Write out again the entries from the first line to the line that includes "return [*side, (width, 0)]", keeping both of those lines.

# Material shown start

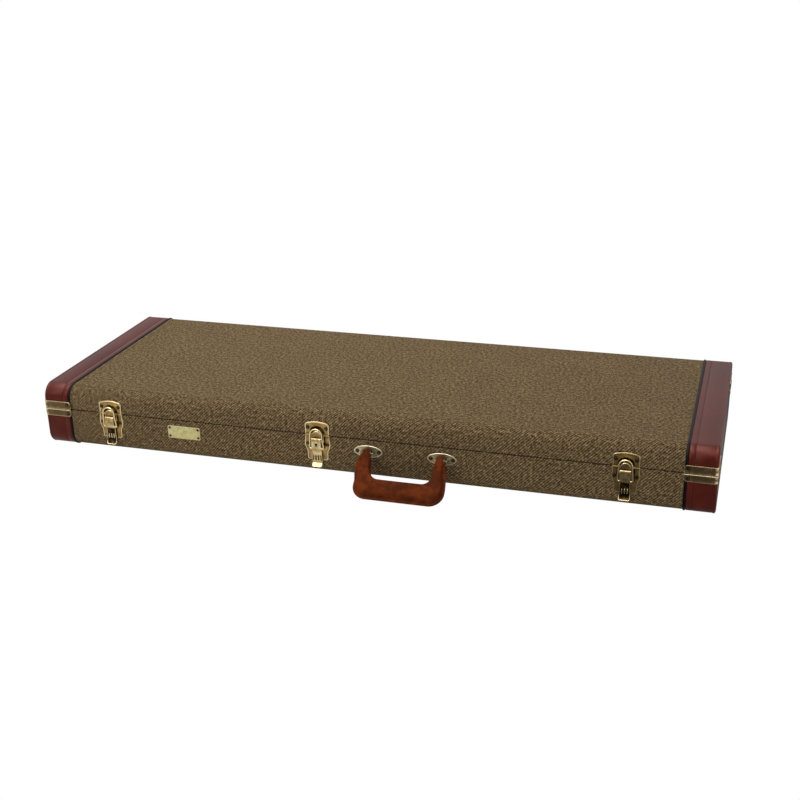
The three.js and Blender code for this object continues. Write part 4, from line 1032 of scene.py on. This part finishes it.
def grip_side(width, half, flange):
    """The upper side of one station: how far from the inner edge, and how high."""
    side = [(0, 0)] + [(6.5 * (1 - math.cos(a)), half * math.sin(a)) for a in (0.35, 0.7, 1.05, 1.35)]
    if width < 18:
        fall = ((5.2, 0.99), (4.2, 0.93), (3.4, 0.8), (2.6, 0.66), (1.8, 0.5), (0.9, 0.4), (0.3, 0.3))
        side += [(width * 0.5, half), *((width - d, half * h) for d, h in fall)]
    else:
        side += [(width * 0.5, half), (width - 10.0, half * 0.985), (width - 8.2, half * 0.86)]
        side += [(width - 6.9, half * 0.6 + flange * 0.2), (width - 6.0, flange * 1.15)]
        side += [(width - 5.4, flange), (width - 1.2, flange), (width - 0.35, flange * 0.75)]
    return [*side, (width, 0)]


half_run = grip_stations()
whole_run = half_run + [((-i[0], i[1]), (-o[0], o[1]), h) for i, o, h in reversed(half_run[:-1])]
seam_line = []
rings = []
for inner, outer, half in whole_run:
    inner, outer = Vector(inner), Vector(outer)
    width = (outer - inner).length
    across = (outer - inner) / width
    flange = min(1.9, half * 0.6)
    upper = [(inner + across * d, h) for d, h in grip_side(width, half, flange)]
    lower = [(p, -h) for p, h in reversed(upper[1:-1])]
    rings.append([on_handle(p.x, h, p.y) for p, h in upper + lower])
    if width > 20.5:
        seam_line.append((inner + across * (width - 3.5), flange + 0.1))
shape = bmesh.new()
swept(shape, rings)
suede = suede_finish()
made("handle_leather", shape, suede, "handle", ["handle_grip"], smooth=70)

dark_thread = thread_finish("dark_thread", (14, 6, 4), (36, 16, 9))
rows = [[on_handle(p.x, sign * h, p.y) for p, h in seam_line] for sign in (1, -1)]
sewn("handle_stitches", rows, dark_thread, "handle", "grip_leather", 4.0, 2.7, 1.1)


def staple_darker(p):
    """Darker on the staple than on the plate."""
    return 0.42 if front - p.y > 1.6 else 0.0


for side in ("left", "right"):
    dress(f"handle_eye_{side}", steel)
    low, high = (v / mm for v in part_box(f"handle_plate_{side}"))
    at = front_face((low.x + high.x) / 2)
    shape = bmesh.new()
    dome = [(0, 0), (0, 0.8), (0.3, 1.2), (0.9, 1.4), (1.6, 1.32), (2.1, 1.12), (2.6, 1.05)]
    pressed(shape, circle(0, pivot_z, 23, 48, 9.75), dome, at)
    leg = [(9.9, 1.2), (9.9, 5.8), (9.4, 7.4), (8.0, pivot_out)]
    staple = smoothed([*((-x, out) for x, out in leg), (0, pivot_out), *reversed(leg)], 4)
    wire(shape, [at(x, out, pivot_z) for x, out in staple], 1.75, 12)
    replaced = [f"handle_plate_{side}"]
    made(f"handle_oval_{side}", shape, pale_brass, "base", replaced, stain_and_painted_light=staple_darker)
    places = [(at(x, 1.0, pivot_z), forward) for x in (-17.3, 17.3)]
    set_rivets(f"handle_rivets_{side}", places, "base", "pale_brass", 3.2, 1.0)


# Corner clips: strips of dull brass bent round each corner, above and below the seam, with rounded ends
# and a rivet at each. The lower strip has a beaded edge that the upper one comes down to.
clip_start, clip_end, clip_out, clip_corner = 492.0, 539.7, 2.2, 4.6
straight = clip_end - clip_corner - clip_start
bend_length = (clip_corner + 0.5) * math.pi / 2
end_straight = 48 - clip_corner
clip_length = straight + bend_length + end_straight
clip_face, clip_edge, near_corner, far_corner = 0.85, 0.55, 2.4, 5
clip_brass = metal_finish("clip_brass", (44, 34, 23), (122, 102, 72), (244, 220, 170), 0.24, 0.3)


def round_corner(s, out):
    """A point on the clip, s along it and out from its inner face: x, and how far it is from the cloth."""
    if s < straight:
        return clip_start + s, clip_out + out
    if s < straight + bend_length:
        a = (s - straight) / bend_length * math.pi / 2
        radius = clip_corner + out
        return clip_end - clip_corner + radius * math.sin(a), clip_out - clip_corner + radius * math.cos(a)
    return clip_end + out, clip_out - clip_corner - (s - straight - bend_length)


def clip_wear_and_highlight(p):
    """Rubbed along the front ends, a painted highlight round the bend, and dark along the middle and down
    the side of the case.
    """
    if abs(p.x) > clip_end + 0.2:
        return 0.16
    if 5 < abs(p.z - seam_middle) < 8:
        return 0.08
    return -0.22 if abs(p.x) < clip_start + 0.9 or abs(p.x) > clip_end - 4 else 0.0


def clip_section(s, seam_edge, inward, height):
    """The clip cut across at s, as out and height: its edges come together at its rounded ends."""
    t = min(s, clip_length - s)
    drawn = near_corner - math.sqrt(near_corner ** 2 - max(near_corner - t, 0) ** 2)
    reached = height - far_corner + math.sqrt(far_corner ** 2 - max(far_corner - t, 0) ** 2)
    near, far = seam_edge + inward * drawn, seam_edge + inward * reached
    lip = math.copysign(min(0.5, abs(far - near) * 0.2), far - near)
    rise = ((-clip_face, 0), (clip_edge, 0), (0.9, 0.35), (1.0, 1), (clip_face, 3))
    nearer = [(out, near + lip * step) for out, step in rise]
    farther = [(out, far - lip * step) for out, step in reversed(rise)]
    return [*nearer, (clip_face, (near + far) / 2), *farther]


clip_stations = [0, 0.15, 0.5, 1.0, 1.7, 2.4, 3.2, 4.1, 5, 8, 12, 18, 24, 34]
bend_end = straight + bend_length
on_end = [clip_length - s for s in reversed(clip_stations) if clip_length - s > bend_end + 0.5]
clip_stations += [straight + bend_length * i / 10 for i in range(11)] + on_end
for half, rim, inward in halves:
    seam_edge = seam_middle + inward * 0.4
    height, rivet_height = (12.8, 8.0) if half == "lid" else (12.0, 7.0)
    rivet_z = seam_edge + inward * rivet_height
    for depth, y_sign, face in (("front", -1, front), ("back", 1, back)):
        for side, x_sign in sides:

            def on_clip(s, out, z):
                x, y_out = round_corner(s, out)
                return x_sign * x, face + y_sign * y_out, z

            shape = bmesh.new()
            sections = [(s, clip_section(s, seam_edge, inward, height)) for s in clip_stations]
            swept(shape, [[on_clip(s, out, z) for out, z in section] for s, section in sections])
            if half == "base":
                wire(shape, [on_clip(s, clip_face, seam_edge - 0.8) for s in clip_stations[2:-2]], 0.62, 10)
            clip = f"{half}_{depth}_{side}"
            name, solid = f"corner_clip_{clip}", f"clip_{clip}"
            made(name, shape, clip_brass, half, [solid], stain_and_painted_light=clip_wear_and_highlight)
            places = [(on_clip(6, 0.8, rivet_z), (0, y_sign, 0))]
            places += [(on_clip(clip_length - 6, 0.8, rivet_z), (x_sign, 0, 0))]
            set_rivets(f"clip_rivets_{clip}", places, half, "dark_brass", 2.9, 0.62)


# Lining: firm foam under golden-brown plush, cut out for the instrument in the base and hollowed in
# the lid. The plush rounds every edge, so each block is a copy of its solid, remeshed and relaxed.
def plush_finish():
    build = Finish("plush")
    pile = build.noise(1300.0, 3.0, 0.7)
    brushed = build.noise(34.0, 4.0, 0.55, 0.5)
    tone = build.smooth(0.22, 0.78, brushed * 0.55 + pile * 0.45)
    base = build.colours(tone, (122, 78, 40), (162, 112, 64))
    velvet = {"Specular IOR Level": 0.1, "Sheen Weight": 0.35, "Sheen Roughness": 0.4}
    velvet["Sheen Tint"] = linear(226, 178, 120)
    return build.surface(base, 0.86 + 0.12 * pile, pile * 0.8 + brushed * 0.4, 0.6, 0.0009, velvet)


def relaxed(node, voxel, rounds, swelling=0.0, shrink=0.0):
    """A soft copy of a solid: remeshed in even cells, its edges relaxed, and where it is a pad, filled by
    a short cloth simulation whose points may move no further than the swelling, in mm."""
    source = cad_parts[node]
    mesh = source.data.copy()
    mesh.transform(source.matrix_world)
    copy = bpy.data.objects.new(f"{node}_copy", mesh)
    scene.collection.objects.link(copy)
    cells = copy.modifiers.new("cells", "REMESH")
    cells.mode, cells.voxel_size = "VOXEL", voxel * mm
    ease = copy.modifiers.new("ease", "SMOOTH")
    ease.factor, ease.iterations = 0.5, rounds
    if shrink:
        thin = copy.modifiers.new("thin", "DISPLACE")
        thin.strength, thin.mid_level = -shrink * mm, 0
    copy.data = baked(copy)
    if swelling:
        rest = [v.co.copy() for v in copy.data.vertices]
        low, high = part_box(node)
        bed = copy.vertex_groups.new(name="bed")
        bed.add([i for i, p in enumerate(rest) if p.z < low.z + 1.5 * voxel * mm], 1.0, "REPLACE")
        cloth = copy.modifiers.new("filling", "CLOTH")
        cloth.settings.quality, cloth.settings.mass = 5, 0.2
        cloth.settings.use_pressure, cloth.settings.uniform_pressure_force = True, 4.0
        cloth.settings.vertex_group_mass = "bed"
        cloth.settings.effector_weights.gravity = 0
        for step in range(1, 21):
            scene.frame_set(step)
        filled = baked(copy)
        scene.frame_set(1)
        for vert, start in zip(filled.vertices, rest):
            move = vert.co - start
            end = start + move * min(1, swelling * mm / max(move.length, 1e-9))
            vert.co = Vector(min(max(c, a), b) for c, a, b in zip(end, low, high))
        copy.data = filled
    shape = bmesh.new()
    shape.from_mesh(copy.data)
    bpy.data.objects.remove(copy)
    return shape


def plush_block(name, node, body, *softness, **filling):
    """A block under plush. The softness is the cells' size and the rounds of relaxing."""
    return made(name, relaxed(node, *softness, **filling), plush, body, [node], smooth=80)


plush = plush_finish()
for half in ("base", "lid"):
    plush_block(f"lining_{half}", f"{half}_lining", half, 4.0, 3)


# Neck cradle: a small foam block under the same plush, hollowed to hold the instrument's neck. Its
# padding is a little fuller than the block, and never leaves the block's box.
cradle = plush_block("neck_pad", "neck_cradle", "base", 2.2, 3, swelling=1.2, shrink=0.7)


# Accessory compartment: a board box covered in plush, let into the foam. Its padded lid swings up on
# the plush at its back edge, and a leather tab is sewn to the front edge to lift it by.
plush_block("accessory_box", "compartment_box", "base", 1.5, 2)
cover = plush_block("accessory_lid", "compartment_lid", "compartment_cover", 1.9, 2, swelling=1.0, shrink=0.5)
low, high = (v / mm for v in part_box("compartment_tab"))
half_tab, tab_middle, tab_seat = (high.x - low.x) / 2, (low.x + high.x) / 2, low.z
tab_line = [(half_tab, high.y), (-half_tab, high.y), *arc(0, low.y + half_tab, half_tab, 180, 360, 20)]


def on_cover(x, out, y):
    return tab_middle + x, y, tab_seat + out


shape = bmesh.new()
pressed(shape, tab_line, [(0, 0.1), (0, 0.75), (0.3, 1.1), (0.8, 1.2), (1.6, 1.15)], on_cover)
made("pull_tab", shape, cap_leather, "compartment_cover", ["compartment_tab"])
tab_seam = drawn_in(tab_line, 2.2)
row = [on_cover(x, 1.05, y) for x, y in [*tab_seam, tab_seam[0]]]
sewn("pull_tab_stitches", [row], dark_thread, "compartment_cover", "cap_leather", 2.6, 1.8, 0.5)


low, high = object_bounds()
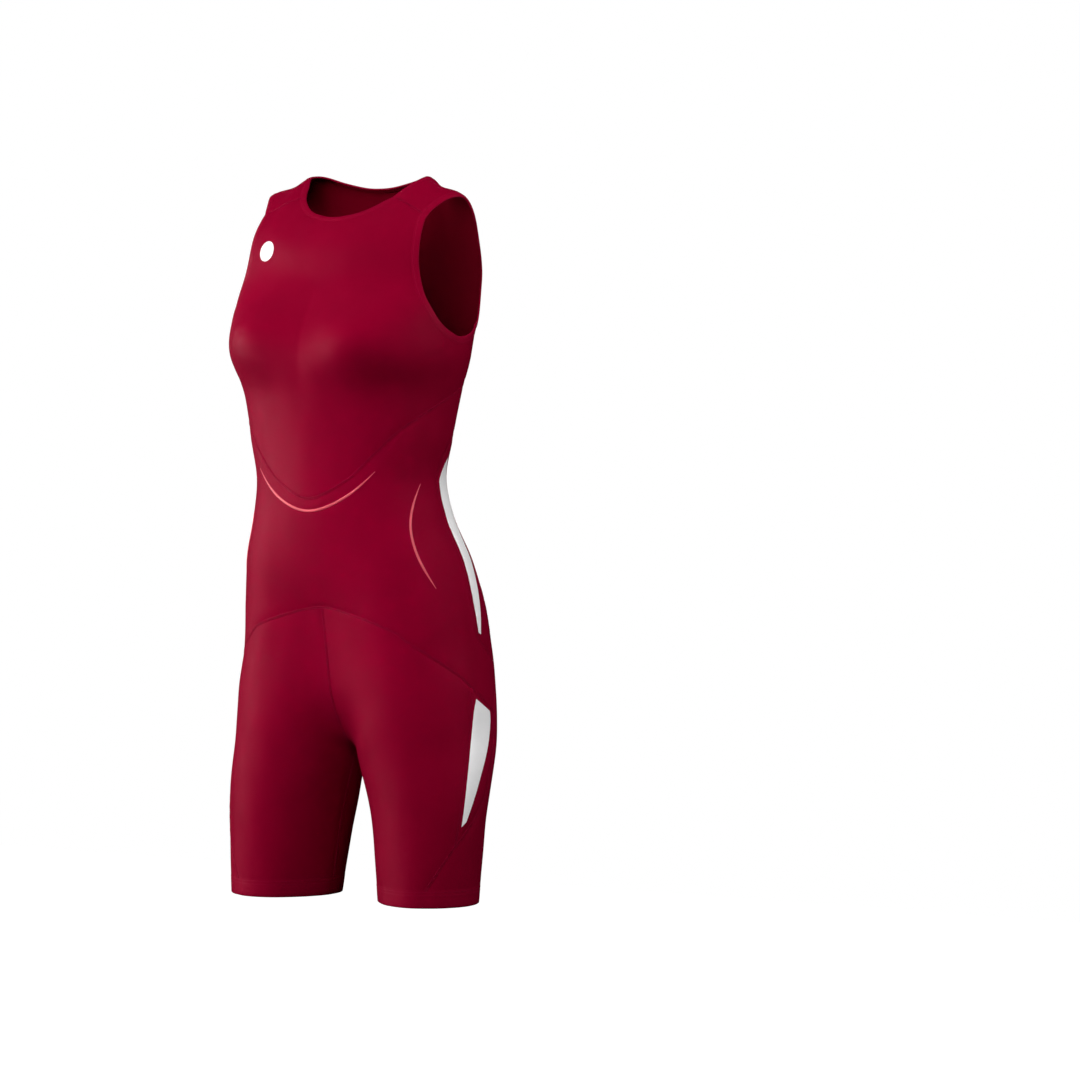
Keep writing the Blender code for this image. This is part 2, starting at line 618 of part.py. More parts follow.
def left_seams(at, neck, arm):
    """Every seam of the wearer's left side that isn't at an opening."""
    rows = {
        "smile": (SMILE, "smile_middle", "arm_root"),
        "smile_rear": (SMILE_REAR, "arm_root", "side_smile"),
        "arch": (ARCH, "arch_middle", "band_root"),
        "arch_side": (ARCH_SIDE, "band_root", "thigh_top"),
        "arch_rear": (ARCH_REAR, "thigh_top", "thigh_rear_top"),
        "side_top": (SIDE_TOP, "arm_bottom", "side_smile"),
        "side_arm": (SIDE_ARM, "side_smile", "flank_rear_top"),
        "side_waist": (SIDE_WAIST, "flank_rear_top", "side_waist"),
        "side_hip": (SIDE_HIP, "side_waist", "flank_rear_foot"),
        "band_end": (BAND_END, "flank_rear_foot", "thigh_rear_top"),
        "waist": (WAIST, "waist", "side_waist"),
        "flank_front": (FLANK_FRONT, "flank_front_top", "flank_front_foot"),
        "flank_top": (FLANK_TOP, "flank_front_top", "flank_rear_top"),
        "flank_foot": (FLANK_FOOT, "flank_front_foot", "flank_rear_foot"),
        "arm_root": (ARM_ROOT, "arm_root", "flank_front_top"),
        "band_root": (BAND_ROOT, "band_root", "flank_front_foot"),
    }
    leg_rows = {
        "thigh_front": (THIGH_FRONT, "thigh_top", "thigh_foot"),
        "thigh_foot": (THIGH_FOOT, "thigh_foot", "thigh_rear_foot"),
        "thigh_rear": (THIGH_REAR, "thigh_rear_foot", "thigh_rear_top"),
        "knee": (KNEE_SEAM, "thigh_foot", "hem_seam"),
        "inseam": (INSEAM, "crotch", "hem_inside"),
        "hem_front": (HEM_FRONT, "hem_inside", "hem_seam"),
        "hem_rear": (HEM_REAR, "hem_seam", "hem_inside"),
    }
    cells = dict(CELLS)
    cells["waist"] = cells["hem_rear"] = CELLS["neck_back"] + CELLS["shoulder"]
    cells["hem_front"] = CELLS["arch"] + CELLS["arch_side"]
    cells["flank_front"] = CELLS["side_waist"] + CELLS["side_hip"]
    cells["flank_top"] = cells["flank_foot"] = CELLS["smile_rear"]
    cells["arm_root"], cells["band_root"] = CELLS["side_arm"], CELLS["band_end"]
    cells["thigh_front"] = cells["thigh_rear"] = CELLS["thigh"]
    found = {}
    for table, on_leg in ((rows, False), (leg_rows, True)):
        for name, (run, start, end) in table.items():
            found[name] = seam(run, cells[name], at[start], at[end], on_leg)
    found["shoulder"] = space_seam(np.array(SHOULDER_SEAM) * MM, CELLS["shoulder"],
                                   at["neck_forward"], at["arm_forward"])
    ridge = np.linspace(at["neck_ridge"], at["arm_ridge"], 9)
    found["ridge"] = space_seam(ridge, CELLS["shoulder"], at["neck_ridge"], at["arm_ridge"])
    under_arm = np.linspace(at["arm_root"], at["arm_turn"], 9)
    found["under_arm"] = space_seam(under_arm, CELLS["side_top"], at["arm_root"],
                                    at["arm_turn"])
    found["chest_middle"] = middle_seam(at["smile_middle"], at["neck_middle"],
                                        CELLS["side_top"] + CELLS["armhole_front"]
                                        + CELLS["shoulder"])
    rise = ("side_waist", "side_arm", "side_top", "armhole_back")
    found["back_middle"] = middle_seam(at["waist"], at["neck_back_middle"],
                                       sum(CELLS[name] for name in rise))
    found["front_middle"] = middle_seam(at["arch_middle"], at["smile_middle"],
                                        CELLS["band_end"] + cells["flank_front"]
                                        + CELLS["side_arm"])
    found["front_crotch"] = centre_seam(at["arch_middle"], at["crotch"], CELLS["crotch"])
    fall = ("side_hip", "band_end", "thigh", "thigh_foot", "knee")
    found["back_crotch"] = centre_seam(at["waist"], at["crotch"],
                                       sum(CELLS[name] for name in fall) - CELLS["inseam"])
    return found


def left_panels(s, neck, arm):
    """Grids of cloth of the wearer's left side."""
    neck = {name: lines[0] for name, lines in neck.items()}
    arm = {name: lines[0] for name, lines in arm.items()}
    back = slice(None, None, -1)
    side_up = join(s["side_waist"][back], s["side_arm"][back], s["side_top"][back],
                   arm["armhole_back"])
    return {
        "bodice": spread(
            s["smile"], neck["neck_front"], s["chest_middle"],
            join(s["under_arm"], arm["armhole_front"][back], s["shoulder"][back])),
        "bodice_side": spread(
            s["smile_rear"], arm["armhole_under"], s["under_arm"], s["side_top"][back]),
        "back": spread(
            s["waist"][back], join(s["ridge"][back], neck["neck_back"]),
            side_up, s["back_middle"]),
        "strap": spread(
            s["shoulder"], s["ridge"], neck["neck_side"], arm["neck_side"][back]),
        "mid": spread(
            s["arch"], s["smile"], s["front_middle"],
            join(s["band_root"], s["flank_front"][back], s["arm_root"][back])),
        "mid_arm": spread(
            s["flank_top"], s["smile_rear"], s["arm_root"][back], s["side_arm"][back]),
        "mid_band": spread(
            join(s["arch_side"], s["arch_rear"]), s["flank_foot"], s["band_root"],
            s["band_end"][back]),
        "flank": spread(
            s["flank_foot"], s["flank_top"], s["flank_front"][back],
            join(s["side_hip"][back], s["side_waist"][back])),
        "thigh": spread(
            s["thigh_foot"], s["arch_rear"], s["thigh_front"][back], s["thigh_rear"]),
        "leg_front": spread(
            s["hem_front"], join(s["arch"], s["arch_side"]),
            join(s["inseam"][back], s["front_crotch"][back]),
            join(s["knee"][back], s["thigh_front"][back])),
        "leg_back": spread(
            s["hem_rear"], s["waist"][back],
            join(s["knee"][back], s["thigh_foot"], s["thigh_rear"], s["band_end"][back],
                 s["side_hip"][back]),
            join(s["inseam"][back], s["back_crotch"][back])),
    }


def hem_grid(s):
    """Ring of the turned hem, from the hem seam down to the leg's edge."""
    top = join(s["hem_front"], s["hem_rear"])
    rows = [settle(top - (0, 0, HEM_DEPTH * share)) for share in (1.0, 0.5)]
    return np.stack(rows + [top])


def material_of(name, colour, roughness):
    material = bpy.data.materials.new(name)
    material.use_nodes = True
    shader = material.node_tree.nodes["Principled BSDF"]
    shader.inputs["Base Color"].default_value = (*colour, 1.0)
    shader.inputs["Roughness"].default_value = roughness
    return material


CRIMSON = (0.30, 0.004, 0.032)
CORAL = (0.79, 0.12, 0.13)
WHITE = (0.88, 0.86, 0.86)


def dyed(name):
    return material_of(name + "_cloth", CRIMSON, 0.75)


def main():
    for leftover in list(bpy.data.objects):
        bpy.data.objects.remove(leftover)
    at = corners()
    neck, arm = neck_lines(at), arm_lines(at)
    seams = left_seams(at, neck, arm)
    panels = left_panels(seams, neck, arm)

    for name, parts in (("front_bodice", ("bodice", "bodice_side")), ("back_upper", ("back", "strap")),
                        ("front_mid", ("mid", "mid_arm", "mid_band"))):
        left = [panels[part] for part in parts]
        cloth(name, left + [mirrored(grid) for grid in left], dyed(name))
    for name, part in (("side_upper", "flank"), ("side_lower", "thigh"),
                       ("leg_front", "leg_front"), ("leg_back", "leg_back")):
        both_sides(name, [panels[part]], dyed(name))
    both_sides("leg_hem", [hem_grid(seams)], dyed("leg_hem"), wall=HEM_WALL,
               lift=(HEM_WALL - WALL) / 2)

    flip = np.array([-1.0, 1.0, 1.0])
    order = ("neck_front", "neck_side", "neck_back")
    seam_line, edge = (join(*(neck[name][k] for name in order)) for k in (0, 1))
    whole = [np.vstack([line, line[-2:0:-1] * flip]) for line in (edge, seam_line)]
    binding("neck_binding", *whole, dyed("neck_binding"))
    order = ("neck_side", "armhole_front", "armhole_under", "armhole_back")
    seam_line, edge = (join(*(arm[name][k] for name in order))[:-1] for k in (0, 1))
    binding("armhole_binding_l", edge, seam_line, dyed("armhole_binding_l"))
    binding("armhole_binding_r", edge * flip, seam_line * flip, dyed("armhole_binding_r"))

    raised = {"wall": PIPING_WALL, "lift": FILM_LIFT + PIPING_WALL}
    half = cord(UNDER_BUST_CORD)
    half[0, 0] = 0.0
    middle_cord = np.vstack([half[:0:-1] * flip, half])
    cloth("piping_under_bust", [strip(middle_cord, PIPING_WIDTH)],
          material_of("piping_under_bust_cord", CORAL, 0.5), **raised)
    both_sides("piping_hip", [strip(cord(HIP_CORD), PIPING_WIDTH)],
               material_of("piping_hip_cord", CORAL, 0.5), **raised)

    bonded = {"wall": FILM_WALL, "lift": FILM_LIFT + FILM_WALL}
    both_sides("flash_upper", [film(panels["flank"], UPPER_FILM, 16, 5)],
               material_of("flash_upper_film", WHITE, 0.45), **bonded)
    both_sides("flash_lower", [film(panels["thigh"], LOWER_FILM, 14, 6)],
               material_of("flash_lower_film", WHITE, 0.45), **bonded)
    cloth("chest_dot", [disc(CHEST_DOT, DOT_RADIUS)],
          material_of("chest_dot_film", WHITE, 0.45), **bonded)
    tab_line = settle(np.linspace((TAB_HALF, BACK_TAB[1] * MM, BACK_TAB[2] * MM),
                                  (-TAB_HALF, BACK_TAB[1] * MM, BACK_TAB[2] * MM), 7))
    cloth("back_tab", [strip(tab_line, TAB_WIDTH)],
          material_of("back_tab_film", WHITE, 0.45), **bonded)


main()
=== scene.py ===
"""The looks of a women's-cut wrestling singlet, filled out and hollow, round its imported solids.

The garment's form, its seams and its cloth grids are worked out as in the part's source, with
finer cells. Each panel is a thin stretched shell, and the seams, stitches, edge bands, cords
and films lie on it. Units: the tables are in millimetres and degrees, the scene in metres.
+Z is up, the front faces -Y, the wearer's left is +X.
"""

import math

import bpy
import numpy as np
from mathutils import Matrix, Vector
from mathutils.kdtree import KDTree


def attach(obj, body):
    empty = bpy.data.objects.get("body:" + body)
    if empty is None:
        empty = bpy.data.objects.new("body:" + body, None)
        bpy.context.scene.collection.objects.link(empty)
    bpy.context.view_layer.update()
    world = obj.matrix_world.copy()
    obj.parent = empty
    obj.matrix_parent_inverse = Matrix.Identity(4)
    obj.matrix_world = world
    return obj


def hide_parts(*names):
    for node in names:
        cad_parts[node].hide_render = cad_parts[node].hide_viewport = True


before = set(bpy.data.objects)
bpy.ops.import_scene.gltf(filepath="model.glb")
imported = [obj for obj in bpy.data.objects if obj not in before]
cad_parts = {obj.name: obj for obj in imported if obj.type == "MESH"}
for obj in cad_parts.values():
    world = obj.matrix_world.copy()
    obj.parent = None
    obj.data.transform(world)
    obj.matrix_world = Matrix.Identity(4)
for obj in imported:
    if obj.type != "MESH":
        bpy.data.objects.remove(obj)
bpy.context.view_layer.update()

MM = 0.001
FLIP = np.array([-1.0, 1.0, 1.0])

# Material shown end

◆ Final answer
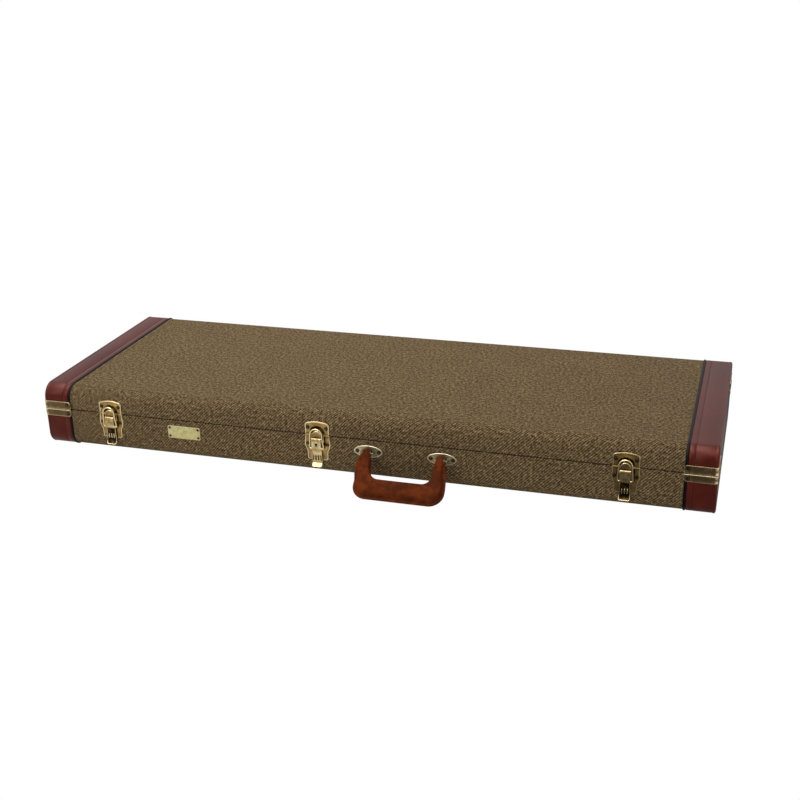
The three.js and Blender code for this object continues. Write part 4, from line 1032 of scene.py on. This part finishes it.
def grip_side(width, half, flange):
    """The upper side of one station: how far from the inner edge, and how high."""
    side = [(0, 0)] + [(6.5 * (1 - math.cos(a)), half * math.sin(a)) for a in (0.35, 0.7, 1.05, 1.35)]
    if width < 18:
        fall = ((5.2, 0.99), (4.2, 0.93), (3.4, 0.8), (2.6, 0.66), (1.8, 0.5), (0.9, 0.4), (0.3, 0.3))
        side += [(width * 0.5, half), *((width - d, half * h) for d, h in fall)]
    else:
        side += [(width * 0.5, half), (width - 10.0, half * 0.985), (width - 8.2, half * 0.86)]
        side += [(width - 6.9, half * 0.6 + flange * 0.2), (width - 6.0, flange * 1.15)]
        side += [(width - 5.4, flange), (width - 1.2, flange), (width - 0.35, flange * 0.75)]
    return [*side, (width, 0)]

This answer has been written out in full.